Where does this time come from? Here are a couple of radical notions. Believe it or not, some of it can come from shortened number of instructional hours per week. Why? Because if teachers are given more time to work together, learn together, plan together, and reflect together, the time that they spend teaching will result in more effective teaching. Spending 1/2 hour with a good teacher is more productive than spending an hour with an ineffective teacher.
Here's another radical notion: dial way down on the standardized tests. They're absolutely killing us, and for no good reason. You can only dig up a carrot so many times to see how it's growing. At a certain point the mere act of digging damages its root structures to the point where the measurement kills the plant.

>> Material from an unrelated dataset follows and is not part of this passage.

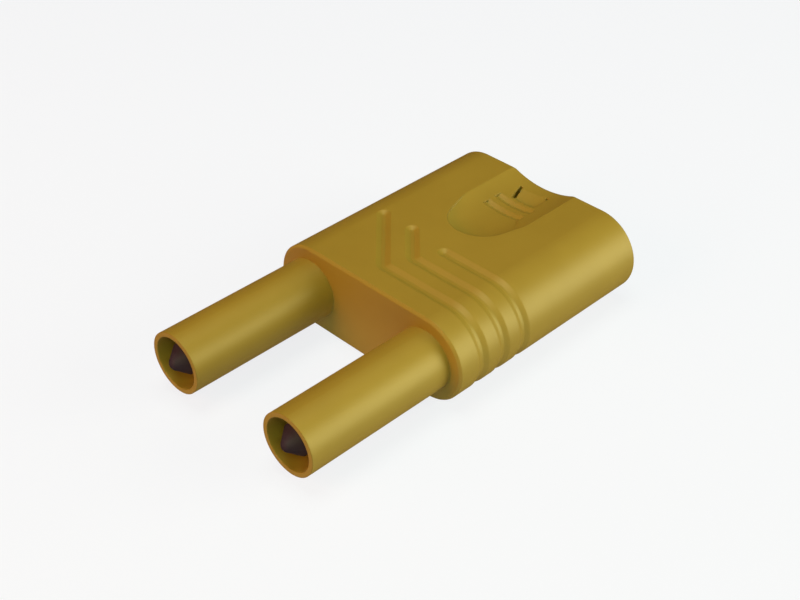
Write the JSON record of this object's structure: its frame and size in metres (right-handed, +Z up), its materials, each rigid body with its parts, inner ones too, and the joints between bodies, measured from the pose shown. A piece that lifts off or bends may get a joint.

We are spending far, far too much time on preparing for and administering standardized tests, with only marginal utility at the individual parent-student level.
If districts, states, and the feds have a need to know how students are faring, give us the time to evaluate student achievement with a variety of formative measures that can be a part of everyday classroom work and that can be gathered, evaluated, and presented in a student learning portfolio. When such ongoing classroom measures are conducted with the rigor and planning that would be possible under the time restructuring that I've suggested above, parents, students, and education officials will have a much clearer picture of what students actually know and are able to do well.
I know that the notions of restructuring the school day and cutting down on standardized testing might sound radical; but they're really common-sense practices that are conducted in other countries.
I look forward to being able to discuss these and other educational issues further when I'm able to register at Heartland PAC to continue the conversation. Governor Vilsack, thank you for taking the time to bring the discussion to us here at dKos.
And education kossacks, you know I'd love to hear what you think!